Michael Cimino, un mirage américain de Jean-Baptiste Thoret
(2022)
Je ne savais pas trop à quoi m’attendre avec celui-là. Avec Thoret aux commandes, je me doutais que ça n’allait pas ressembler au premier documentaire venu, et ça se confirme en grande partie avec notamment une approche très intéressante au début du métrage. Thoret l’avait expliqué avant la séance : son rapport direct avec Cimino remonte à loin puisqu’il y a une quinzaine d’années il avait eu l’occasion de faire une longue interview avec lui, sous la forme d’un road-trip au milieu des paysages américains, condition que Cimino avait apparemment imposé avec une phrase du style “pour comprendre mon cinéma, il faut voir les lieux dans lesquels je tourne”. Ce principe, il semblerait que Thoret l’ait pris comme note d’intention pour son documentaire sur le réalisateur décédé depuis, notamment avec un premier tiers du métrage entièrement dédié à The Deer Hunter, et plus précisément à la petite bourgade industrielle dans laquelle Cimino avait tourné à l’époque son film.
Une ville qui a évolué depuis, et pas forcément qu’en bien (comme beaucoup d’endroits, l’usine a fermé et une grande partie de la population est partie, des lieux emblématiques ont été détruits, etc…) mais qui garde toujours un souvenir vivace du tournage. C’est vraiment la meilleure partie du documentaire, où on constate l’effet impressionnant que peut avoir le tournage d’un film sur une population (la plupart ont des étoiles dans les yeux lorsqu’ils en parlent, et la ville a érigé des panneaux entiers pour immortaliser cette gloire temporaire), mais où il est aussi amusant de voir Thoret discuter avec des gens qui ont participé, voire joué, dans un très grand classique du cinéma américain, sans vraiment se rendre compte du statut du film depuis sa sortie. Tout ce passage, avec notamment une projection du film organisée dans le bar de la ville, est clairement le plus original et le plus émouvant du projet. Malheureusement, je dois avouer être moins convaincu par la suite, où le film prend une forme plus didactique et linéaire.
L’avantage avec Thoret, c’est qu’on ne présente plus les évidences, et ce documentaire n’est donc pas forcément conseillé à ceux qui ne sont pas familiers avec le cinéma de Cimino, mais à côté de ça j’ai l’impression que Thoret reste un peu trop en surface pour aborder les autres films du réalisateur.

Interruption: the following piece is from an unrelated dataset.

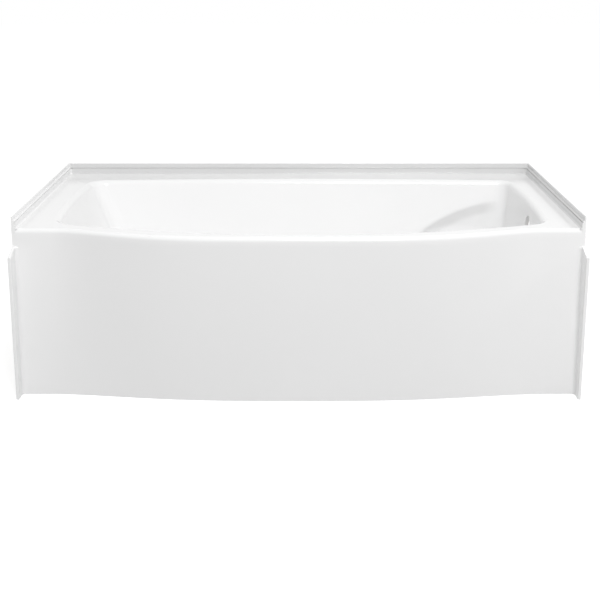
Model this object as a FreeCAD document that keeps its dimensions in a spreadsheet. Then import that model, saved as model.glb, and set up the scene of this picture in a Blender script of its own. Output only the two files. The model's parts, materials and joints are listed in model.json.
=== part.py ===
"""Alcove bathtub with a bowed apron, a tile flange on three sides and a right-hand drain.

Millimetres. The origin is at the middle of the overall box, on the floor. +X runs along the bath to its
drain end, +Y to the back wall and +Z up, so the apron faces -Y.

The bath is one vacuum-formed skin. Glass fibre is laid up behind it, and bonds in the base board, the
battens, the apron rail and two steel bearers. Each bearer carries a threaded levelling foot at either end.

The skin, the laminate and what lies against them share one family of surfaces. "depth" is how far a surface
lies behind the visible one: 0 is the visible face, skin_thickness the back of the skin, and so on.
"""

import FreeCAD, Part
import math
import os
import Sketcher
from FreeCAD import Vector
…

On va donc traiter chaque opus de sa filmographie un par un, souvent avec beaucoup de contraste de temps dédié à chacun d’eux (les films mineurs, sans surprise, sont vite évacués, notamment ses trois derniers), et je trouve dommage que le travail qui avait été fait autour de Deer Hunter ne soit pas reproduit sur les autres films car ça aurait vraiment pu donner un panorama très intéressant et diversifié sur l’Amérique de l’époque et d’aujourd’hui. A cela s’ajoute le fait que le film dure plus de deux heures, et que cela se ressent (à plusieurs moments je me suis dit “voilà la fin”, et en fait non), et du coup je me demande si la version courte diffusée sur Arte il y a quelques mois ne s’en sortait pas mieux de ce côté là, même si je me doute que l’analyse de la personnalité de Cimino doit y perdre forcément pas mal. Un documentaire sympathique donc, qui vaut surtout par sa forme soignée et son premier tiers fascinant, dommage que le reste soit plus classique.